Write out exactly the lines that run from the line containing "Write part 2" through the line containing "material and the"; both end lines belong to the answer.

** BEGIN Records for this task **

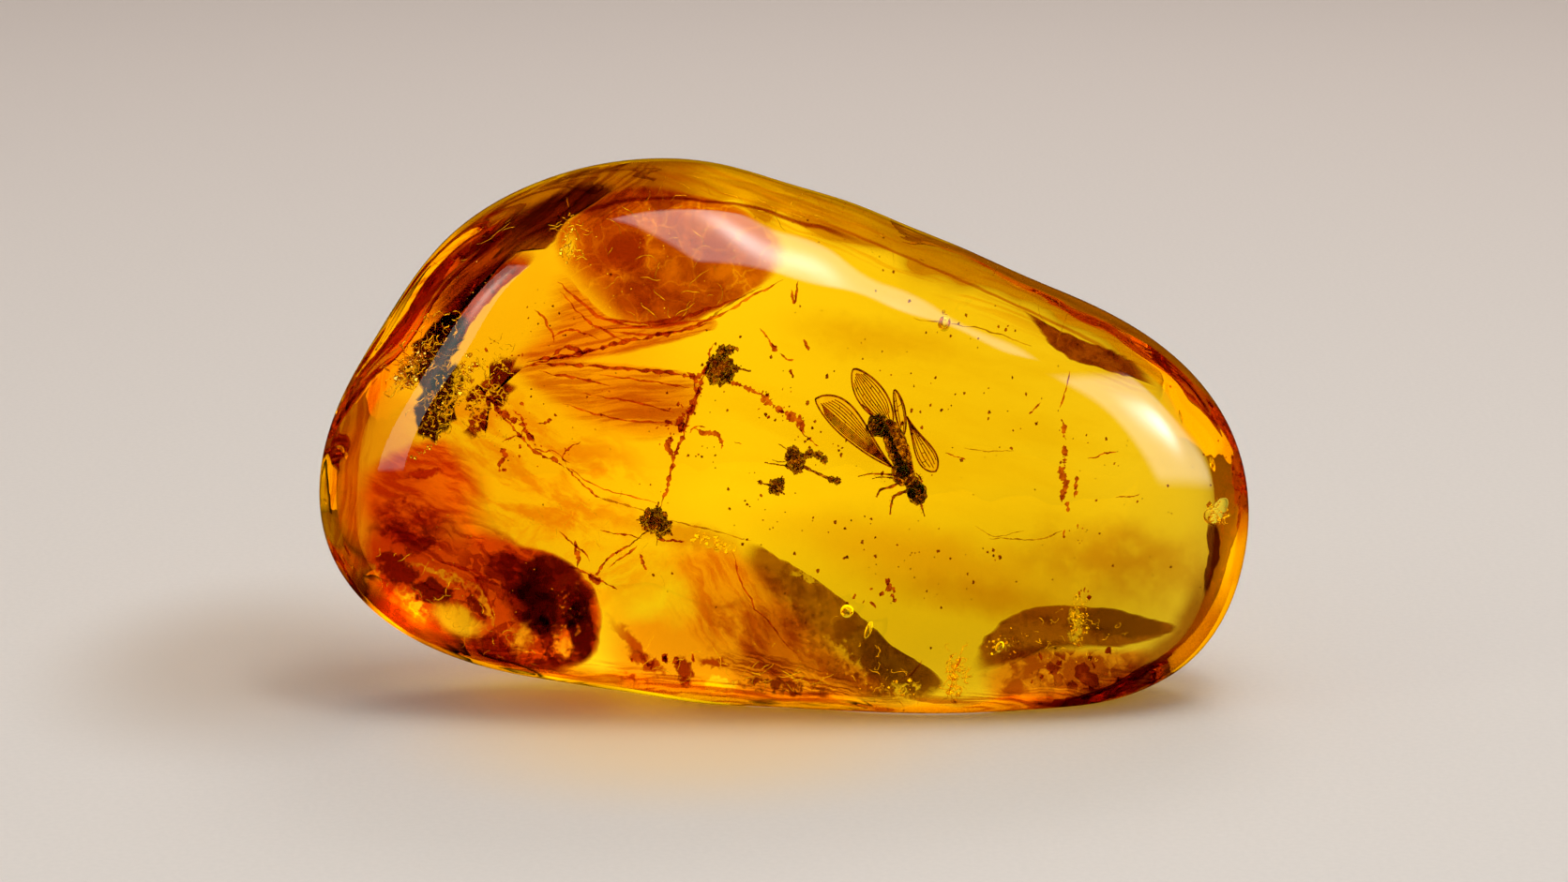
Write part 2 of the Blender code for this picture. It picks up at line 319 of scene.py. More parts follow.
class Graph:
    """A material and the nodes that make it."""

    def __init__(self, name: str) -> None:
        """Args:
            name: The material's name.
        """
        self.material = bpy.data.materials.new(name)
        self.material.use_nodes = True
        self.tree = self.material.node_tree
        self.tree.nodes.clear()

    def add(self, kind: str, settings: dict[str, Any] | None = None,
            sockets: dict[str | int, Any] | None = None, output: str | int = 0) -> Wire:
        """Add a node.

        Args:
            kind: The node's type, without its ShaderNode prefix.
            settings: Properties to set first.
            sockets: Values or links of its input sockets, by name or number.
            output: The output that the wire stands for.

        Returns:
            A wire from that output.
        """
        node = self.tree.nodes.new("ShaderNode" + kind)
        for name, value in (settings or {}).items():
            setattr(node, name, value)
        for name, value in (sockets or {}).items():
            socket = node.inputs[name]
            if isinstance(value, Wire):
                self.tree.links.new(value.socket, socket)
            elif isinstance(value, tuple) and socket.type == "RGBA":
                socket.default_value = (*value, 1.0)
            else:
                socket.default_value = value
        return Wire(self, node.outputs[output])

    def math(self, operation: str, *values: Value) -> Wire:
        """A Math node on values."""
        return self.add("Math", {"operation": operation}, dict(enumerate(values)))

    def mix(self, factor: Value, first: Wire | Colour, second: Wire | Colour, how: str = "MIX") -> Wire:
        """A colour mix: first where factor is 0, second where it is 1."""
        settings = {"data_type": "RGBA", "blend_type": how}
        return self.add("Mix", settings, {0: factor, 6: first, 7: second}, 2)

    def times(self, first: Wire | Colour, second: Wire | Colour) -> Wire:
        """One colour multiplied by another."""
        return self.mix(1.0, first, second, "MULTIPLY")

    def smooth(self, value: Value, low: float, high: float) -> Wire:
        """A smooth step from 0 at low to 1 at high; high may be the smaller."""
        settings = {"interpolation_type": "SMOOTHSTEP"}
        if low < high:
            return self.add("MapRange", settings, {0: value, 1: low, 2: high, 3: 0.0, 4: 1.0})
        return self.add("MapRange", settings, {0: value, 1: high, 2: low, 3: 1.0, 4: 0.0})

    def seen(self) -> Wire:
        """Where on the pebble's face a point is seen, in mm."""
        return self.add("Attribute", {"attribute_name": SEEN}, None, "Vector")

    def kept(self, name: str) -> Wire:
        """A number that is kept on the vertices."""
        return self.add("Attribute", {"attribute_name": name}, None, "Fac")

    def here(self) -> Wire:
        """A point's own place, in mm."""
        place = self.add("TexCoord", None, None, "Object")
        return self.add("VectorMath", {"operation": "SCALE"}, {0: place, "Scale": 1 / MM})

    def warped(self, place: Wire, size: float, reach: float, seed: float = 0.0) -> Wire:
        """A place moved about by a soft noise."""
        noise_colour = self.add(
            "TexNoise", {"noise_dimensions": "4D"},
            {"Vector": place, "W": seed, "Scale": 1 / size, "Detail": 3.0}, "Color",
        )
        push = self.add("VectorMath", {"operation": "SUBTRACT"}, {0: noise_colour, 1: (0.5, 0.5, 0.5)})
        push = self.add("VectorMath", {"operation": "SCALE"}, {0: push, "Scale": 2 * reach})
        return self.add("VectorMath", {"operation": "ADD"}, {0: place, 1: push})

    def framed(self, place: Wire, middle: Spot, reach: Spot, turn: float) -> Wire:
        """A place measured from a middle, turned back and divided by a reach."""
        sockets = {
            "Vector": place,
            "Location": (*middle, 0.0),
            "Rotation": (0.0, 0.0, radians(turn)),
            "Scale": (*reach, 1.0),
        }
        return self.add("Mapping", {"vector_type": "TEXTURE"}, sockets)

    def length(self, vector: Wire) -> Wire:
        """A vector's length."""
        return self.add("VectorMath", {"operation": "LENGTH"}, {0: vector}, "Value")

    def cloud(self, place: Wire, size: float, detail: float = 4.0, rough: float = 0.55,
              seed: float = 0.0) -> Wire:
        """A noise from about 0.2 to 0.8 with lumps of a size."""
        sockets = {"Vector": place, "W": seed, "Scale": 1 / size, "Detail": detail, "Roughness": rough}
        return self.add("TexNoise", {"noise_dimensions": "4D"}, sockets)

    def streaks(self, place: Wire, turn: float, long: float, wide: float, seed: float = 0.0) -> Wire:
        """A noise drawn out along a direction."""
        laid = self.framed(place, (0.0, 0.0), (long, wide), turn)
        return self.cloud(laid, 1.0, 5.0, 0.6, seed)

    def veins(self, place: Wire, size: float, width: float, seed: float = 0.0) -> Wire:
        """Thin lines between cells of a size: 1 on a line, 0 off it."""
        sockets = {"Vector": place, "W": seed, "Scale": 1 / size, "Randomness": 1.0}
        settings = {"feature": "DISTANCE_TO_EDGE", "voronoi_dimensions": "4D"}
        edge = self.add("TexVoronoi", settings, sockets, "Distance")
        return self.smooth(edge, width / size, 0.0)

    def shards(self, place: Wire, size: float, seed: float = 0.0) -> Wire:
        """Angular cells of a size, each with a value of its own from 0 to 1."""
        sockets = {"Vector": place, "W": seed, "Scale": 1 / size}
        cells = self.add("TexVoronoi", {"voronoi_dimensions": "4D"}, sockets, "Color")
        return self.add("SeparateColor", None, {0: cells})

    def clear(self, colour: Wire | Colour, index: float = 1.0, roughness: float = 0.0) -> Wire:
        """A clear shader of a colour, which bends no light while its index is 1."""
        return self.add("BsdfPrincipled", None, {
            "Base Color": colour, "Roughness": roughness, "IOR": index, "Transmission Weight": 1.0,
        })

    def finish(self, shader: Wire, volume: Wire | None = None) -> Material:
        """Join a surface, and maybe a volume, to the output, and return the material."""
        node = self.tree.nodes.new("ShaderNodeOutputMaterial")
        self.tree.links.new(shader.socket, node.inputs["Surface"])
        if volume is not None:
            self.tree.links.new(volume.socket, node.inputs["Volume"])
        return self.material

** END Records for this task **
** BEGIN Records for this task **

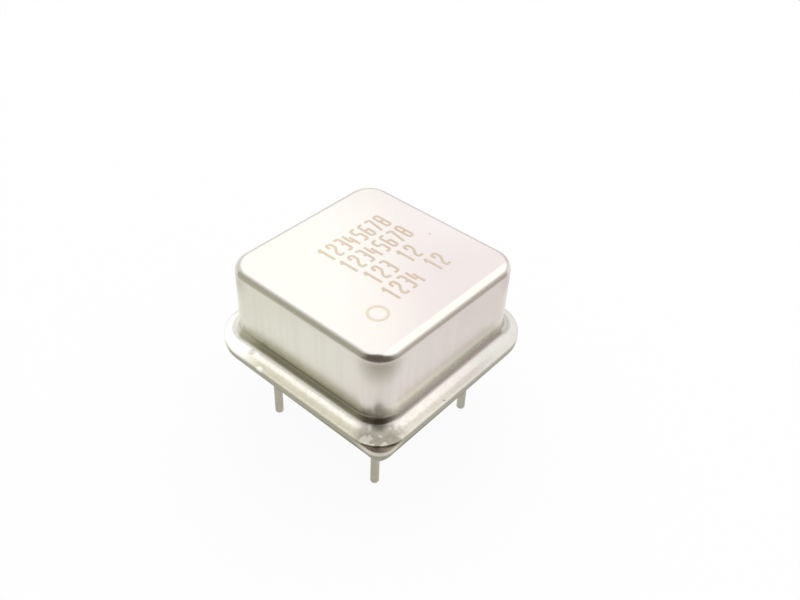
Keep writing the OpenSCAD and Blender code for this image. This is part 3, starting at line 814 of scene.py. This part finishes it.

** END Records for this task **

§ Reply to the task:
Write part 2 of the Blender code for this picture. It picks up at line 319 of scene.py. More parts follow.
class Graph:
    """A material and the nodes that make it."""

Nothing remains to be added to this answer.